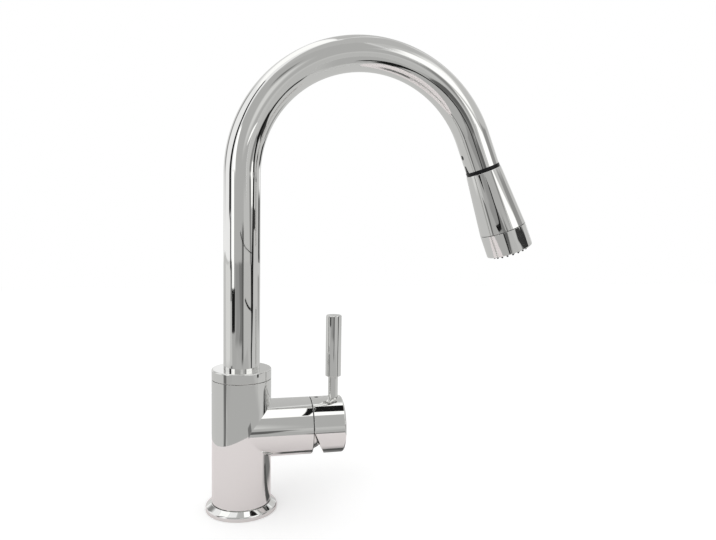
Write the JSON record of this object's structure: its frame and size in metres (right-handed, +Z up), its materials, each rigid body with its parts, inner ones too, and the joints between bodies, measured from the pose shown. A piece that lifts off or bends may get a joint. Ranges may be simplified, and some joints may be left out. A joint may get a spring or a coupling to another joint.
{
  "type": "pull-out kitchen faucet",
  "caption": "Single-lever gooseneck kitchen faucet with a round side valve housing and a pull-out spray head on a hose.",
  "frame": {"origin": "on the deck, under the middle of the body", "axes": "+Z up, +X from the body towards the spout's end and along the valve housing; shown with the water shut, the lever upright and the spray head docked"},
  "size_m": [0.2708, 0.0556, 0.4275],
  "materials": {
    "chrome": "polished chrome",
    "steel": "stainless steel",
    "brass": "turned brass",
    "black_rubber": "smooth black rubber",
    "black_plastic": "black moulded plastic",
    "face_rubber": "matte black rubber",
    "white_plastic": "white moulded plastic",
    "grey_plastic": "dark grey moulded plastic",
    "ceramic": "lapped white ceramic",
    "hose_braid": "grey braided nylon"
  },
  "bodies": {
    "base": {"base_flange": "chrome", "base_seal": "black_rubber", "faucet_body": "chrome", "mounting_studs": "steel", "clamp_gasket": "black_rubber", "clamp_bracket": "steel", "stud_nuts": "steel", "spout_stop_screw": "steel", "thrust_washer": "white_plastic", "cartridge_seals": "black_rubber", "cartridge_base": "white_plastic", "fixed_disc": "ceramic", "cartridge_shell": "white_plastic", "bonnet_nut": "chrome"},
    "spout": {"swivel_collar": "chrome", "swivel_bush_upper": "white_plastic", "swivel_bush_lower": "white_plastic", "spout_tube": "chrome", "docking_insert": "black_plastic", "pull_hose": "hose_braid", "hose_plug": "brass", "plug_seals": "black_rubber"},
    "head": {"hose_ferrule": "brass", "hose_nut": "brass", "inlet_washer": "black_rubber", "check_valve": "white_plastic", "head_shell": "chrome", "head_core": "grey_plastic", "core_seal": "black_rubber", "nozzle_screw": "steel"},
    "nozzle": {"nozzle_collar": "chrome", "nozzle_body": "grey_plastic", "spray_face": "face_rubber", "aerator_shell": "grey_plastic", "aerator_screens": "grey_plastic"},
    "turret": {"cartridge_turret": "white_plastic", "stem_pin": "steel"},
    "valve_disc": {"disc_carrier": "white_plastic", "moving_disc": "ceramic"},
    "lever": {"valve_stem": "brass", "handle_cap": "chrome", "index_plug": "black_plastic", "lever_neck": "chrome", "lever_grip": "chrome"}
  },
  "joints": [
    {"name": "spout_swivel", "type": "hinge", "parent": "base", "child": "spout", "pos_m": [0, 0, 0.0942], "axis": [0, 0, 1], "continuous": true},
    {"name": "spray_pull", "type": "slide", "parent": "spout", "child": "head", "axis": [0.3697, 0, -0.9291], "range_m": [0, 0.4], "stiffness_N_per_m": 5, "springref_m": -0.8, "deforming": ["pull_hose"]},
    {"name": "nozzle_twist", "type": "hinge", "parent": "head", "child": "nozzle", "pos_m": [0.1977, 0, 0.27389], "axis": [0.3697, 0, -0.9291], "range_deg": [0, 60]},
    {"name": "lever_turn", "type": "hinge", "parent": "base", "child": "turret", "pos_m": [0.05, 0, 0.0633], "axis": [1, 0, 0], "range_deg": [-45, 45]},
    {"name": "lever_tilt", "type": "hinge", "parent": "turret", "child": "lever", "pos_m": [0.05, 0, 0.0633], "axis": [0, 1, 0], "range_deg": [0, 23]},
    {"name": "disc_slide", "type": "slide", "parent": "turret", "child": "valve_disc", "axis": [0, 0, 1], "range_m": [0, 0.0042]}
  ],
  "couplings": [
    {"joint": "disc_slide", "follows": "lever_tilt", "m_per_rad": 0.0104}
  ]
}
────────────────────────────────────────
TASK TO CARRY OUT:
Copy out the material above in its entirety. Every detail must match.

THE RESULT:
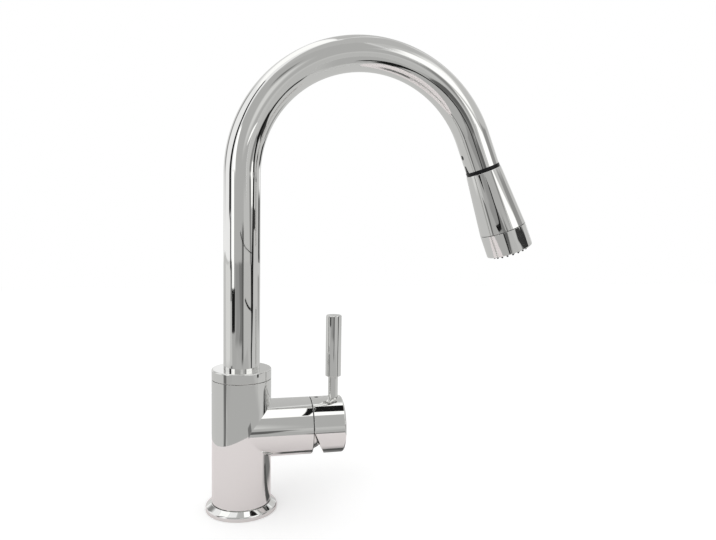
Write the JSON record of this object's structure: its frame and size in metres (right-handed, +Z up), its materials, each rigid body with its parts, inner ones too, and the joints between bodies, measured from the pose shown. A piece that lifts off or bends may get a joint. Ranges may be simplified, and some joints may be left out. A joint may get a spring or a coupling to another joint.
{
  "type": "pull-out kitchen faucet",
  "caption": "Single-lever gooseneck kitchen faucet with a round side valve housing and a pull-out spray head on a hose.",
  "frame": {"origin": "on the deck, under the middle of the body", "axes": "+Z up, +X from the body towards the spout's end and along the valve housing; shown with the water shut, the lever upright and the spray head docked"},
  "size_m": [0.2708, 0.0556, 0.4275],
  "materials": {
    "chrome": "polished chrome",
    "steel": "stainless steel",
    "brass": "turned brass",
    "black_rubber": "smooth black rubber",
    "black_plastic": "black moulded plastic",
    "face_rubber": "matte black rubber",
    "white_plastic": "white moulded plastic",
    "grey_plastic": "dark grey moulded plastic",
    "ceramic": "lapped white ceramic",
    "hose_braid": "grey braided nylon"
  },
  "bodies": {
    "base": {"base_flange": "chrome", "base_seal": "black_rubber", "faucet_body": "chrome", "mounting_studs": "steel", "clamp_gasket": "black_rubber", "clamp_bracket": "steel", "stud_nuts": "steel", "spout_stop_screw": "steel", "thrust_washer": "white_plastic", "cartridge_seals": "black_rubber", "cartridge_base": "white_plastic", "fixed_disc": "ceramic", "cartridge_shell": "white_plastic", "bonnet_nut": "chrome"},
    "spout": {"swivel_collar": "chrome", "swivel_bush_upper": "white_plastic", "swivel_bush_lower": "white_plastic", "spout_tube": "chrome", "docking_insert": "black_plastic", "pull_hose": "hose_braid", "hose_plug": "brass", "plug_seals": "black_rubber"},
    "head": {"hose_ferrule": "brass", "hose_nut": "brass", "inlet_washer": "black_rubber", "check_valve": "white_plastic", "head_shell": "chrome", "head_core": "grey_plastic", "core_seal": "black_rubber", "nozzle_screw": "steel"},
    "nozzle": {"nozzle_collar": "chrome", "nozzle_body": "grey_plastic", "spray_face": "face_rubber", "aerator_shell": "grey_plastic", "aerator_screens": "grey_plastic"},
    "turret": {"cartridge_turret": "white_plastic", "stem_pin": "steel"},
    "valve_disc": {"disc_carrier": "white_plastic", "moving_disc": "ceramic"},
    "lever": {"valve_stem": "brass", "handle_cap": "chrome", "index_plug": "black_plastic", "lever_neck": "chrome", "lever_grip": "chrome"}
  },
  "joints": [
    {"name": "spout_swivel", "type": "hinge", "parent": "base", "child": "spout", "pos_m": [0, 0, 0.0942], "axis": [0, 0, 1], "continuous": true},
    {"name": "spray_pull", "type": "slide", "parent": "spout", "child": "head", "axis": [0.3697, 0, -0.9291], "range_m": [0, 0.4], "stiffness_N_per_m": 5, "springref_m": -0.8, "deforming": ["pull_hose"]},
    {"name": "nozzle_twist", "type": "hinge", "parent": "head", "child": "nozzle", "pos_m": [0.1977, 0, 0.27389], "axis": [0.3697, 0, -0.9291], "range_deg": [0, 60]},
    {"name": "lever_turn", "type": "hinge", "parent": "base", "child": "turret", "pos_m": [0.05, 0, 0.0633], "axis": [1, 0, 0], "range_deg": [-45, 45]},
    {"name": "lever_tilt", "type": "hinge", "parent": "turret", "child": "lever", "pos_m": [0.05, 0, 0.0633], "axis": [0, 1, 0], "range_deg": [0, 23]},
    {"name": "disc_slide", "type": "slide", "parent": "turret", "child": "valve_disc", "axis": [0, 0, 1], "range_m": [0, 0.0042]}
  ],
  "couplings": [
    {"joint": "disc_slide", "follows": "lever_tilt", "m_per_rad": 0.0104}
  ]
}